[01.09.2015]

Moiré Archaeology: Hallucinating the Past

The moiré effect induces distortion in the viewer. Phantom movement agitates the ocular canvas. The neurovelocity can't keep pace. Overlay one pattern upon another and the residue bleeds together. The human brain scatters this residue into a kinetic animation. We see a hallucination of layers. Layers, as archaeologists and geologists are aware, indicate temporality -- sequence and chronology. Moiré's deviant effect, though, can do much to reorganize chronocentric archaeological interpretation. Archaeologists penetrate layers to discern patterns or phenomena embedded in time. As such, an appreciation for the distorting effect of juxtaposed angles and voyeuristic gazing is critical.

The Harris Matrix, an archaeological fixture, exemplifies the sanitized perception of 'looking at' as opposed to 'looking through'. The Harris Matrix presents an unproblematic array of time depth -- one episode occurring or co-occurring in conjunction with the next without any leaking perceptual reverb. This a fantastic schematic if one's goal is to clearly parse and delineate phases, hermetically sealing causes from effects. This brand of interpretation, though, has been shown lacking along a number of horizons, specifically those highlighted by the various post-human and speculative realist manifestos liberating causality from the oppression of intentionality.

Imagine, please, that the Harris Matrix, or some mutant variation thereof, incorporated the moiré effect. We would see the hallucinatory aspect of the past. Rather literally, the past is revealed as a trompe l'oeil. This is challenging of course, but if archaeological interpretation is undertaken from this starting point -- that every layer of stratigraphy penetrated optically deludes its neighbor -- it opens entirely new corridors of interpretation. If we can see the distorted guts of excavated layers, a plurality of immaterial capacities becomes visible along with aesthetic exteriority. No stratigraphy is an encased replication of an event, and no event has ever been static. Why attempt to abstract stasis from breathing causality?

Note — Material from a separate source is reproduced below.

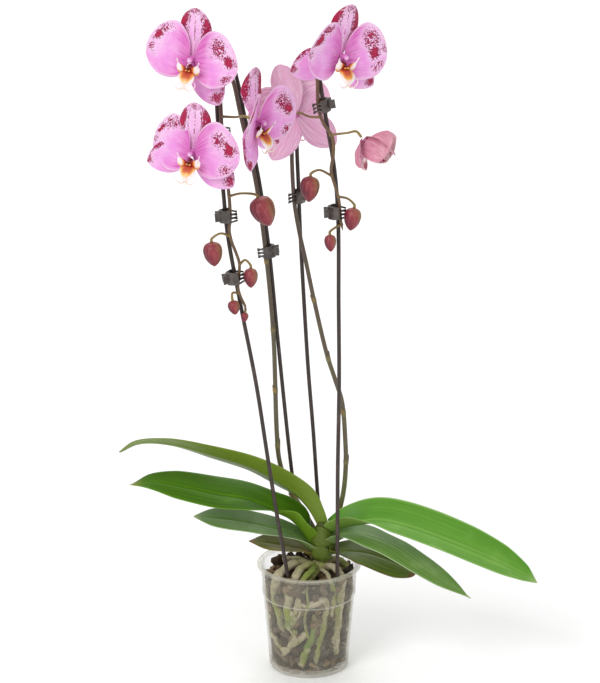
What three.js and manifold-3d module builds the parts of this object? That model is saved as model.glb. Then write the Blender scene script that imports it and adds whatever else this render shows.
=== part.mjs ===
// A cascade-trained moth orchid in a clear nursery pot.
// Millimetres, +Z up, the origin at the centre of the pot's flat base, the plant seen from -Y.
// Two flower stems climb the back legs of two bent hoops, arch over and hang down their front legs.
import * as THREE from 'three';
import { mergeVertices } from 'three/addons/utils/BufferGeometryUtils.js';
import Module from 'manifold-3d';

const wasm = await Module();
wasm.setup();

// ---------------------------------------------------------------- driving dimensions
const GAP = 0.3;
const TAU = 2 * Math.PI;

const POT = {
  height: 126, rimRadius: 60, baseRadius: 45.5, neckRadius: 55.2,
  ringHeight: 90, ringRadius: 53.8, ringStep: 1.0, ringRise: 2,
  wall: 1.3, floor: 2.0, lip: 4.2, edge: 0.8, corner: 3, foot: 9, sides: 28,
  drains: 5, drainRadius: 4, drainCircle: 27, drainSides: 7,
};
const BARK = {
  coreHeight: 104, coreSides: 12, inset: 10.5, bevel: 3, levels: 4, perLevel: 7, lowest: 16, proud: 1.5,
  topChips: 9, topRadius: [12, 38], chip: [19, 19, 8], clearance: 13, seed: 7,
};
// The short stem that the leaves grow from: levels of [height, half width, half depth].
const CROWN = {
  x: 15, y: -2, sides: 10,
  levels: [[131, 10, 8.5], [142, 12, 9.5], [156, 11.5, 8.5], [169, 8.5, 6.5], [177, 4, 3.5]],
};
const LEAF_SHEET = { edge: 1.2, rib: 2.6, thinning: 0.6 };
const LEAF_OUTLINE = { bunching: 0.35, roundness: 7, trough: 1.25, leastHalf: 0.8, columns: 4 };

// Each leaf is a folded strap along its midrib. A station is [x, y, z, width, bank, fold]: bank lifts
// the far edge, fold lifts both edges from the rib, in degrees.
const LEAVES = {
  leaf_left_top: {
    tip: 0.85, colour: 0x6f8a3c,
    stations: [[13, -1, 169, 22, -40, 36], [3, -1, 188, 30, -46, 34], [-9, -1, 205, 40, -48, 26],
      [-26, 0, 219, 46, -46, 16], [-62, 0, 241, 46, -42, 10], [-109, 1, 257, 44, -40, 6],
      [-160, 3, 270, 42, -34, 5], [-196, 4, 270, 34, -32, 4], [-216, 4, 259, 22, -30, 4]],
  },
  leaf_left_long: {
    tip: 0.8, colour: 0x3f7a26,
    stations: [[2, -2, 151, 24, -6, 50], [-7, -4, 166, 36, -4, 44], [-21, -3, 181, 50, 0, 40],
      [-42, -5, 192, 56, 6, 26], [-70, -9, 205, 62, 13, 12], [-106, -15, 214, 64, 16, 7],
      [-150, -22, 227, 58, 17, 5], [-180, -27, 234, 44, 14, 4], [-202, -30, 232, 24, 10, 4]],
  },
  leaf_left_low: {
    tip: 0.5, colour: 0x5d8c50,
    stations: [[3, -1, 141, 26, 2, 40], [-10, -2, 153, 36, 4, 24], [-30, -4, 165, 44, 8, 12],
      [-60, -8, 175, 48, 12, 6], [-88, -12, 182, 46, 14, 5], [-112, -15, 186, 38, 14, 4],
      [-131, -18, 189, 20, 12, 4]],
  },
  leaf_left_short: {
    tip: 0.7, colour: 0x6d6a22,
    stations: [[3, 3, 133, 22, 0, 36], [-8, 2, 140, 30, 6, 20], [-28, -1, 146, 34, 12, 10],
      [-48, -4, 151, 31, 16, 6], [-69, -8, 155, 15, 16, 5]],
  },
  leaf_right_long: {
    tip: 0.6, colour: 0x5d9a3c,
    stations: [[25, -3, 165, 30, 6, 54], [38, -8, 173, 42, 6, 50], [54, -13, 178, 54, 8, 44],
      [76, -20, 183, 66, 10, 30], [100, -27, 182, 72, 12, 20], [138, -37, 173, 74, 12, 17],
      [180, -46, 159, 70, 13, 16], [216, -53, 145, 62, 13, 15], [242, -58, 134, 46, 12, 14],
      [257, -61, 126, 26, 10, 12]],
  },
  leaf_right_middle: {
    tip: 0.95, colour: 0x5a8f58,
    stations: [[28, -4, 151, 28, 2, 44], [38, -8, 160, 38, 2, 26], [54, -17, 167, 46, 2, 8],
      [76, -30, 167, 50, 2, -4], [100, -39, 159, 50, 4, -6], [124, -48, 145, 46, 5, -4],
      [150, -57, 129, 38, 6, 0], [168, -62, 118, 26, 6, 4], [182, -66, 109, 12, 4, 4]],
  },
  leaf_right_low: {
    tip: 0.42, colour: 0x566c35,
    stations: [[27, -2, 138, 24, 0, 38], [40, -6, 141, 36, 8, 18], [60, -11, 142, 46, 16, 5],
      [84, -17, 138, 50, 22, 3], [104, -23, 131, 46, 22, 2], [121, -28, 122, 32, 18, 0]],
  },
};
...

Moiré archaeology reads the material record as an illusion. We've always known this was the case, but much of 20th century archaeology attempted to erase this effect as though it were obfuscating some kind of clinical or clean reading of the past. The sentiment has been to drill through the durational scarring to get at the reality of past populations. But nothing has ever happened in the past -- occurrence belongs to the present, and sometimes that presence gets exhausted. The Past is hallucinated by the narrative causality of signaling objects. Compressing the layers of this hallucination into a two dimensional optical delusion allows the archaeologist to overcome the normalization of sequence as the primary arbiter of causality. All too often the tendency is to not trust this ocular prisming of layers because it is not amenable to the palatable digestion of meaning.